Miss Smith: I’m certainly aware of the work that other countries-notably France-are doing. I am sure there could be merit in receiving such data. I have tried to strike the tone throughout answers to the questions that data are extremely important, not least in a consultation period. Indeed, there might well be merit in what you have suggested, Chair.
Q252 Mark Lazarowicz: On that point, I draw attention to my entry in the Register of Members’ Financial Interests. Would it not be fair to conclude that a lot more comparison with other countries’ experience, both in the establishment of a scheme and a review, would have been worth while. Are you satisfied that there was enough analysis of experience of other countries when you carried out the review?
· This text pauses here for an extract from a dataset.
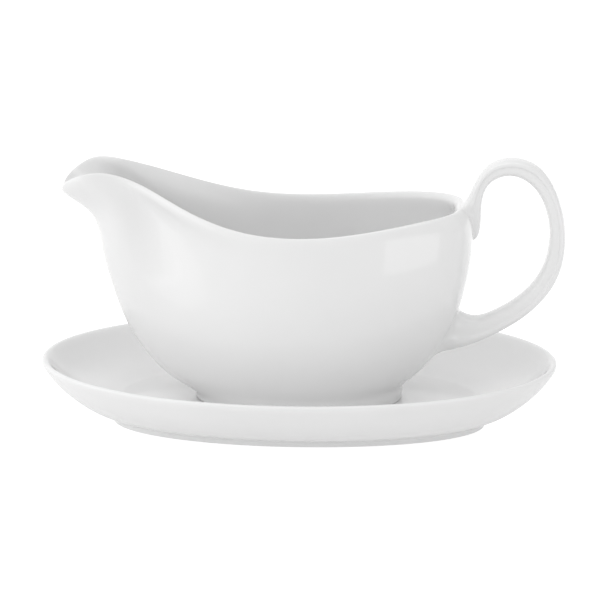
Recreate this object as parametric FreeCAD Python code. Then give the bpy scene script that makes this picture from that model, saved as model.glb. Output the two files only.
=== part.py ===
import FreeCAD, Part
import math
import os

# Gravy boat on its oval saucer, in millimetres.
# Origin: middle of the whole set's length and width, on the table. +X to the handle, +Z up.
# The shapes are drawn about the saucer's own centre, and main() moves them to that origin.

# ---- saucer ----
SAUCER_LENGTH = 225.0
SAUCER_WIDTH = 150.0
SAUCER_HEIGHT = 29.8
SAUCER_FOOT_LENGTH = 163.0
SAUCER_FOOT_WIDTH = 73.0
SAUCER_FOOT_LAND = 4.0
SEAT_HEIGHT = 12.8
SEAT_HALF_LENGTH = 78.5
SEAT_HALF_WIDTH = 46.0
SEAT_CORNER = 2.5
SEAT_CORNER_RISE = 0.2
UNDERSIDE_HEIGHT = 8.0
UNDERSIDE_CORNER = 2.0

# Control levels of the saucer's outside, foot to lip: share of the way out from the foot to the rim, height.
SAUCER_OUTSIDE = [
    (0.00, 1.9),
    (0.06, 3.4),
    (0.29, 6.4),
    (0.54, 11.5),
    (0.79, 18.5),
    (0.945, 25.0),
    (1.00, 27.8),
    (1.00, 29.8),
]
# The same for its inside, lip to seat.
SAUCER_INSIDE = [
    (0.94, 30.0),
    (0.88, 28.0),
    (0.76, 23.4),
    (0.54, 18.0),
    (0.26, 14.2),
]

# ---- boat ----
FOOT_HALF_LENGTH = 45.2
FOOT_HALF_WIDTH = 33.5
FOOT_LAND = 3.6
FOOT_RECESS = 2.0
FOOT_HEIGHT = 4.4
FOOT_FLARE = 0.4
WALL = 3.2
BACK_THICKENING = 2.8
FLOOR_THICKNESS = 5.0
# Level part of the boat's floor, as shares of the foot's half length and half width.
FLOOR_REACH = [(0.8, 0.72), (0.5, 0.45)]
LIP_RISE = 0.9 * WALL

# Half of the rim line from the handle to the tip of the spout: x, y, z of its control points.
RIM_LINE = [
    (72.6, 0.0, 98.9),
    (72.6, 11.4, 98.8),
    (67.2, 23.4, 98.0),
    (51.5, 34.0, 96.4),
    (29.0, 42.4, 93.2),
    (3.0, 45.2, 90.8),
    (-24.0, 41.8, 92.2),
    (-48.0, 32.4, 99.2),
    (-66.0, 20.0, 107.4),
    (-80.0, 16.4, 113.6),
    (-93.0, 22.6, 112.8),
    (-103.6, 11.2, 103.8),
    (-102.2, 0.0, 102.4),
]

# Wall between the foot and the rim: share of the height, reach to the back, reach to the spout,
# half width, and how far the section has gone from an oval (0) to the rim's own outline (1).
WALL_LEVELS = [
    (0.03, 45.2, 52.0, 33.6, 0.00),
    (0.09, 52.4, 60.4, 36.9, 0.00),
    (0.19, 60.0, 67.2, 40.4, 0.02),
    (0.31, 66.0, 74.4, 42.8, 0.08),
    (0.45, 70.0, 78.8, 44.2, 0.20),
    (0.58, 72.6, 82.0, 45.0, 0.38),
    (0.70, 74.6, 84.6, 45.3, 0.58),
    (0.82, 75.4, 85.6, 45.4, 0.78),
    (0.92, 75.2, 88.6, 45.3, 0.94),
]

# Handle, from the back rim over the loop and down to the belly:
# outer edge x, z, inner edge x, z, half width. The first two and last two lie in the boat's wall.
HANDLE_ROWS = [
    (69.8, 97.0, 72.0, 84.6, 8.4),
    (71.0, 100.8, 76.2, 82.2, 7.4),
    (72.6, 104.4, 78.8, 89.0, 6.2),
    (75.0, 111.6, 78.4, 100.0, 5.6),
    (81.5, 118.6, 80.4, 109.4, 5.6),
    (92.5, 121.2, 91.0, 114.2, 5.6),
    (106.0, 116.0, 101.8, 108.4, 5.6),
    (113.8, 99.4, 107.4, 96.4, 5.6),
    (115.8, 82.6, 108.6, 84.0, 5.6),
    (112.4, 65.6, 105.4, 69.6, 5.6),
    (101.0, 52.0, 95.6, 58.4, 5.6),
    (88.5, 44.0, 83.0, 51.0, 5.8),
    (76.5, 38.0, 74.0, 48.4, 6.2),
    (66.0, 34.6, 67.0, 53.5, 7.2),
    (52.0, 32.5, 54.0, 60.0, 8.0),
]
# Share of the handle's thickness, from the inner edge, where it is widest.
RIDGE = 0.6

# ---- drawing ----
EDGE = 0.8
CLEAR = 1.0
COLUMNS = 2 * (len(RIM_LINE) - 1)
SECTION_POLES = 12
DEGREE = 3


def vector(x, y, z):
    return FreeCAD.Vector(x, y, z)


def round_factor(count):
    """How far out control points lie so that a closed cubic spline follows an oval."""
    return 6.0 / (4.0 + 2.0 * math.cos(2.0 * math.pi / count))


def oval(half_length, half_width, z):
    """Closed ring of control points of a level oval."""
    factor = round_factor(COLUMNS)
    ring = []
    for index in range(COLUMNS):
        angle = 2.0 * math.pi * index / COLUMNS
        ring.append(vector(factor * half_length * math.cos(angle), factor * half_width * math.sin(angle), z))
    return ring


def ring_face(rings):
    """Smooth face through closed rings of control points, open at its two ends."""
    around = len(rings[0])
    spans = len(rings) - DEGREE
    surface = Part.BSplineSurface()
    surface.buildFromPolesMultsKnots(
        [[ring[index] for ring in rings] for index in range(around)],
        [1] * (around + 1),
        [DEGREE + 1] + [1] * (spans - 1) + [DEGREE + 1],
        [float(knot) for knot in range(around + 1)],
        [float(knot) for knot in range(spans + 1)],
        True,
        False,
        DEGREE,
        DEGREE,
    )
    return surface.toShape()


def ring_solid(rings):
    """Solid inside a ring face and the flat faces over its two ends."""
    face = ring_face(rings)
    ends = [edge for edge in face.Edges if edge.isClosed()]
    caps = [Part.Face(Part.Wire([edge])) for edge in ends]
    shell = Part.Shell([face] + caps)
    shell.sewShape()
    solid = Part.Solid(shell)
    if solid.Volume < 0:
        solid.reverse()
    return solid


def mirrored_ring(half):
    """Full ring from the half of it on one side of the plane of symmetry."""
    return half + [vector(point.x, -point.y, point.z) for point in reversed(half[1:-1])]


def wall_thickness(share, angle):
    """Even, but for the thicker rim under the handle."""
    return WALL + BACK_THICKENING * share**2 * max(0.0, math.cos(angle)) ** 6


def inner_rings(rings):
    """Rings of the wall moved into the boat, square to the wall."""
    moved = []
    count = len(rings[0])
    for level, ring in enumerate(rings):
        below = rings[max(level - 1, 0)]
        above = rings[min(level + 1, len(rings) - 1)]
        inner = []
        for index, point in enumerate(ring):
            along = ring[(index + 1) % count] - ring[index - 1]
            up = above[index] - below[index]
            normal = up.cross(along)
            normal.normalize()
            thickness = wall_thickness(level / (len(rings) - 1), 2.0 * math.pi * index / count)
            inner.append(point + normal * thickness)
        moved.append(inner)
    return moved


def hollow(half_length, half_width, low, top, slope, corner):
    """Solid to cut out of an underside inside its foot ring."""
    return ring_solid([
        oval(half_length, half_width, low - CLEAR),
        oval(half_length, half_width, low),
        oval(half_length - slope, half_width - slope, top - corner),
        oval(half_length - slope - corner, half_width - slope - corner, top),
        oval(half_length * 0.8, half_width * 0.8, top),
    ])


def wall_ring(share, back, spout, half_width, pinch):
    """One level of the boat's wall."""
    rim_back = RIM_LINE[0][0]
    rim_spout = -RIM_LINE[-1][0]
    rim_width = max(point[1] for point in RIM_LINE)
    low = SEAT_HEIGHT + FOOT_HEIGHT
    factor = round_factor(COLUMNS) * (1.0 - pinch)
    half = []
    for index, (x, y, z) in enumerate(RIM_LINE):
        angle = math.pi * index / (len(RIM_LINE) - 1)
        u = factor * math.cos(angle) + pinch * x / (rim_back if x > 0 else rim_spout)
        v = factor * math.sin(angle) + pinch * y / rim_width
        reach = back if u > 0 else spout
        half.append(vector(reach * u, half_width * v, low + share * (z - low)))
    return mirrored_ring(half)


def boat_body():
    top_length = FOOT_HALF_LENGTH + FOOT_FLARE
    top_width = FOOT_HALF_WIDTH + FOOT_FLARE
    foot = [
        oval(FOOT_HALF_LENGTH - EDGE, FOOT_HALF_WIDTH - EDGE, SEAT_HEIGHT),
        oval(FOOT_HALF_LENGTH, FOOT_HALF_WIDTH, SEAT_HEIGHT + 0.4 * EDGE),
        oval(FOOT_HALF_LENGTH, FOOT_HALF_WIDTH, SEAT_HEIGHT + 1.5 * EDGE),
        oval(top_length, top_width, SEAT_HEIGHT + 0.8 * FOOT_HEIGHT),
    ]
    wall = [wall_ring(*level) for level in WALL_LEVELS]
    rim = mirrored_ring([vector(*point) for point in RIM_LINE])
    inside = inner_rings(wall + [rim])
    lip = [(a + b) * 0.5 + vector(0, 0, LIP_RISE) for a, b in zip(rim, inside[-1])]
    floor_z = SEAT_HEIGHT + FLOOR_THICKNESS
    floor = [oval(FOOT_HALF_LENGTH * a, FOOT_HALF_WIDTH * b, floor_z) for a, b in FLOOR_REACH]
    body = ring_solid(foot + wall + [rim, lip] + inside[:0:-1] + floor)
    inner_length = FOOT_HALF_LENGTH - FOOT_LAND
    inner_width = FOOT_HALF_WIDTH - FOOT_LAND
    recess = hollow(inner_length, inner_width, SEAT_HEIGHT, SEAT_HEIGHT + FOOT_RECESS, EDGE, EDGE)
    return body.cut(recess).Solids[0]


def handle_ring(outer_x, outer_z, inner_x, inner_z, half_width):
    """One cross-section of the handle: rounded, and widest at its ridge."""
    outer = vector(outer_x, 0, outer_z)
    inner = vector(inner_x, 0, inner_z)
    ridge = inner + (outer - inner) * RIDGE
    factor = round_factor(SECTION_POLES)
    ring = []
    for index in range(SECTION_POLES):
        angle = 2.0 * math.pi * index / SECTION_POLES
        share = (1.0 - RIDGE) if math.cos(angle) > 0 else RIDGE
        depth = (outer - inner) * (share * factor * math.cos(angle))
        side = vector(0, half_width * factor * math.sin(angle), 0)
        ring.append(ridge + depth + side)
    return ring


def boat_handle(body):
    """Loop handle, cut so that it ends on the outside of the body."""
    bar = ring_solid([handle_ring(*row) for row in HANDLE_ROWS])
    return max(bar.cut(body).Solids, key=lambda piece: piece.BoundBox.XMax)


def saucer():
    half_length = SAUCER_LENGTH / 2
    half_width = SAUCER_WIDTH / 2
    foot_x = SAUCER_FOOT_LENGTH / 2
    foot_y = SAUCER_FOOT_WIDTH / 2

    def between(share, z):
        return oval(foot_x + share * (half_length - foot_x), foot_y + share * (half_width - foot_y), z)

    foot = [oval(foot_x - EDGE, foot_y - EDGE, 0.0), oval(foot_x, foot_y, 0.3 * EDGE)]
    seat = [
        oval(SEAT_HALF_LENGTH, SEAT_HALF_WIDTH, SEAT_HEIGHT + SEAT_CORNER_RISE),
        oval(SEAT_HALF_LENGTH - SEAT_CORNER, SEAT_HALF_WIDTH - SEAT_CORNER, SEAT_HEIGHT),
        oval(SEAT_HALF_LENGTH * 0.8, SEAT_HALF_WIDTH * 0.8, SEAT_HEIGHT),
    ]
    dish = ring_solid(foot + [between(*level) for level in SAUCER_OUTSIDE + SAUCER_INSIDE] + seat)
    inner_x = foot_x - SAUCER_FOOT_LAND
    inner_y = foot_y - SAUCER_FOOT_LAND
    return dish.cut(hollow(inner_x, inner_y, 0.0, UNDERSIDE_HEIGHT, EDGE, UNDERSIDE_CORNER)).Solids[0]


def main():
    os.makedirs("parts", exist_ok=True)
    body = boat_body()
    handle = boat_handle(body)
    dish = saucer()
    low_x = dish.optimalBoundingBox(False).XMin
    high_x = handle.optimalBoundingBox(False).XMax
    to_origin = vector(-(low_x + high_x) / 2, 0, 0)
    parts = {"boat_body": body, "boat_handle": handle, "saucer": dish}
    for name, shape in parts.items():
        placed = shape.translated(to_origin)
        print(name, placed.isValid(), round(placed.Volume), placed.optimalBoundingBox(False))
        placed.exportStep("parts/" + name + ".step")


main()
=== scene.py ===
import math

import bmesh
import bpy
import numpy as np
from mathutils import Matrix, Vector
from mathutils.bvhtree import BVHTree


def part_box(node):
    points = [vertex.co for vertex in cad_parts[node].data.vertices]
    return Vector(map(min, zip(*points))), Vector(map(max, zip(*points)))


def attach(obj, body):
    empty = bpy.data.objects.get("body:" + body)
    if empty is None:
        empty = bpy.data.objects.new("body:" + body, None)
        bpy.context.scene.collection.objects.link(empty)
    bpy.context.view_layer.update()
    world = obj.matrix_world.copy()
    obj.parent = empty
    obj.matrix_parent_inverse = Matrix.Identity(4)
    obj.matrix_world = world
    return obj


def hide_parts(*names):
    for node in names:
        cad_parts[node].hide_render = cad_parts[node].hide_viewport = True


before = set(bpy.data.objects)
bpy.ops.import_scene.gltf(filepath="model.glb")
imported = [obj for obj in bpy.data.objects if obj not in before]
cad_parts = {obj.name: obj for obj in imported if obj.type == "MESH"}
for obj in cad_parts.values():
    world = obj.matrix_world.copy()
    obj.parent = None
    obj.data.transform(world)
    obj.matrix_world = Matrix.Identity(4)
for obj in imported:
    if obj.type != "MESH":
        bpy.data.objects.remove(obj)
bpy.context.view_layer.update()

# Lengths of the pieces are in millimetres about the saucer's centre, and to_frame turns them into
# metres in the frame. Lengths of the stage are in metres. The spout points to -X, the handle to +X.
MM = 0.001
SAUCER_LOW, SAUCER_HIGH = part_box("saucer")
CENTRE_X = (SAUCER_LOW.x + SAUCER_HIGH.x) / 2
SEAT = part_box("boat_body")[0].z / MM

# Rounding of the foot rings: EDGE next to the table or seat, and the smaller corner beside the land.
EDGE = 0.8
LAND_CORNER = 0.4 * EDGE

# A flat middle has a ring of control points at each of these shares of its size.
MIDDLE_SHARES = (0.8, 0.5)

# ---- saucer: ovals are given as half length, half width ----
SAUCER_RIM = ((SAUCER_HIGH.x - SAUCER_LOW.x) / 2 / MM, (SAUCER_HIGH.y - SAUCER_LOW.y) / 2 / MM)
SAUCER_FOOT = (81.5, 36.5)
SAUCER_FOOT_CORNER = 0.3 * EDGE
SAUCER_LAND = 4.0
SAUCER_HOLLOW = 8.0
SAUCER_HOLLOW_CORNER = 2.0
SEAT_OVAL = (78.5, 46.0)

# How the well runs out onto the flat seat: distance out from the seat's oval, height over the seat.
SEAT_EDGE = [(6.0, 1.9), (0.0, 0.1), (-2.5, 0.0)]

# Control levels of the saucer, from foot to lip outside, then from lip to well inside:
# share of the way out from the foot to the rim, height.
SAUCER_LEVELS = [
    (0.00, 1.8),
    (0.03, 2.9),
    (0.13, 4.4),
    (0.31, 6.8),
    (0.54, 11.5),
    (0.79, 18.5),
    (0.945, 25.0),
    (1.00, 27.8),
    (1.00, 29.8),
    (0.94, 30.0),
    (0.88, 28.0),
    (0.76, 23.4),
    (0.54, 18.0),
]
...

Miss Smith: If I may, I will ask Jonathan to confirm what other countries’ arrangements are.
Q253 Mark Lazarowicz: What have you learned from it? It strikes me it wasn’t much. I am sure plenty of people visited places. Were lessons learned?
Jonathan Mills: In terms of the decisions set out in the consultation document, I know that DECC considered comparative evidence and some of the changes that a number of other European countries are having to make to their schemes in assessing the options. In the terms of the options for phase 2 of the review and things such as cost control and so forth, I know that DECC draws widely on comparative evidence, and I expect it to do so again in this instance.
Chair: Thank you very much for your time this morning. You have given us some illuminating insights into the relationship between the Treasury and the Department of Energy and Climate Change, which will be a subject of further discussion in due course. We are grateful to you for coming, particularly so early in your ministerial stint at the Treasury.